V. Schema Design Constraints
- Explicit units & dimensions: numeric columns must declare SI units under constraints.units; normalize units first before any composition.
- Keys & indexing: primary_key must not include nullable columns; partition_by should match downstream bucketing; uniqueness must pair with dedupe keys.
- Time & timezone: timestamps in UTC (ISO 8601); windowing and lateness policy documented under validation.
- Enums & mapping: enums must include stable mapping and an admission policy for new values (unknown|reject|map-to-other).
VI. Shadow Comparison & Rollback
- Shadow: enable shadow.enabled=true, route via route, compare dq.pass_rate, error rate, and key perf; breaches trigger rollback.
- Rollback: when compat_mode!="break", prefer upstream rollback; for break, provide a compatibility layer or a dual-write window.
VII. Machine-Readable (Normative Excerpt)
layers:
- name: "validate"
stages:
- name: "schema.check"
type: "validate.schema"
impl: "I16-2.schema_check"
inputs: ["raw_rows"]
outputs: ["clean_rows"]
contract:
schema_ref: "contracts/raw_rows@v1.2"
compat_mode: "both"
evolution_policy:
add_field: "optional-by-default"
remove_field: "deprecate-then-remove"
change_type: "coercible"
change_sematic: "requires-shadow-and-signoff"
constraints:
primary_key: ["id"]
not_null: ["id","ts"]
enum: [{col:"status", values:["ok","warn","err"]}]
units: {"lat":"deg","lon":"deg","power_w":"W"}
validation:
mode: "strict"
sample: {rows: 50000, strategy:"stratified"}
significance: {alpha: 0.05}
shadow:
enabled: true
route: "percent:5"
compare_metrics: ["dq.pass_rate","error_rate","latency_ms.p95"]
lineage_bind:
produce: ["lake/clean/2025/09/"]
consume: ["contracts/raw_json@v1.2"]
VIII. Lint Rules (Excerpt, Normative)
lint_rules:
- id: SCHEMA.REF_FORMAT
when: "$..schema_ref"
assert: "matches('^contracts/[a-z0-9_\\-]+@v\\d+\\.\\d+$')"
level: error
- id: SCHEMA.COMPAT_ALLOWED
when: "$..compat_mode"
assert: "value in ['forward','backward','both','break']"
level: error
- id: SCHEMA.UNITS_DECLARED
when: "$..constraints.units"
assert: "all_units_in_SI(value)"
level: error
- id: SCHEMA.PK_NOT_NULL
when: "$..constraints"
assert: "primary_key != null and all_not_null(primary_key, not_null)"
level: error
- id: SCHEMA.SHADOW_REQUIRED_ON_BREAK
when: "$..compat_mode"
assert: "value != 'break' or $.shadow.enabled == true"
level: error
- id: SCHEMA.METROLOGY_CHECKDIM
when: "$.pipeline.metrology"
assert: "units == 'SI' and check_dim == true"
level: error
IX. Contract Evolution & Notices
- Versioning: strict @vX.Y; minor (Y) for backward-compatible additions; major (X) for breaking changes.

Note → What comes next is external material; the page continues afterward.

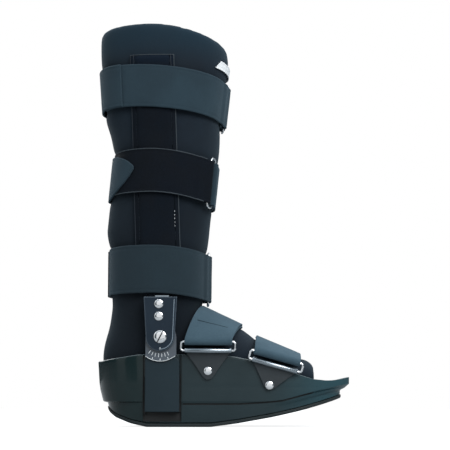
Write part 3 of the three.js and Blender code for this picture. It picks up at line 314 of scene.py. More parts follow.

- Notices: for break or semantic changes (change_sematic), add a notice anchor in export_manifest.references[] and update downstream subscriptions.
- Grace period: define grace_period and dual-write policy; during the period demote lint to warn, then restore to error after expiry.
X. Export Manifest & Audit Trail
export_manifest:
version: "v1.0"
artifacts:
- {path:"contracts/raw_rows.schema.json", sha256:"..."}
- {path:"contracts/changelog.md", sha256:"..."}
- {path:"validate/dq.report.jsonl", sha256:"..."}
- {path:"validate/shadow.diff.csv", sha256:"..."}
references:
- "EFT.WP.Core.DataSpec v1.0:EXPORT"
- "EFT.WP.Core.Metrology v1.0:check_dim"
- "EFT.WP.Data.DatasetCards v1.0:Ch.12"
XI. Chapter Compliance Checklist
- schema_ref matches the regex and resolves; compat_mode and evolution_policy are explicit.
- Constraints (keys/unique/not-null/range/enum/units) complete; units in SI and check_dim=true.
- Shadow comparison enabled and within thresholds; breaking changes have a compat layer or dual-write window.
- Contract changes are noticed in export_manifest.references[]; change artifacts and DQ/shadow reports carry sha256.
- Downstream schema compatibility and split/coverage alignment confirmed via sampling and significance tests.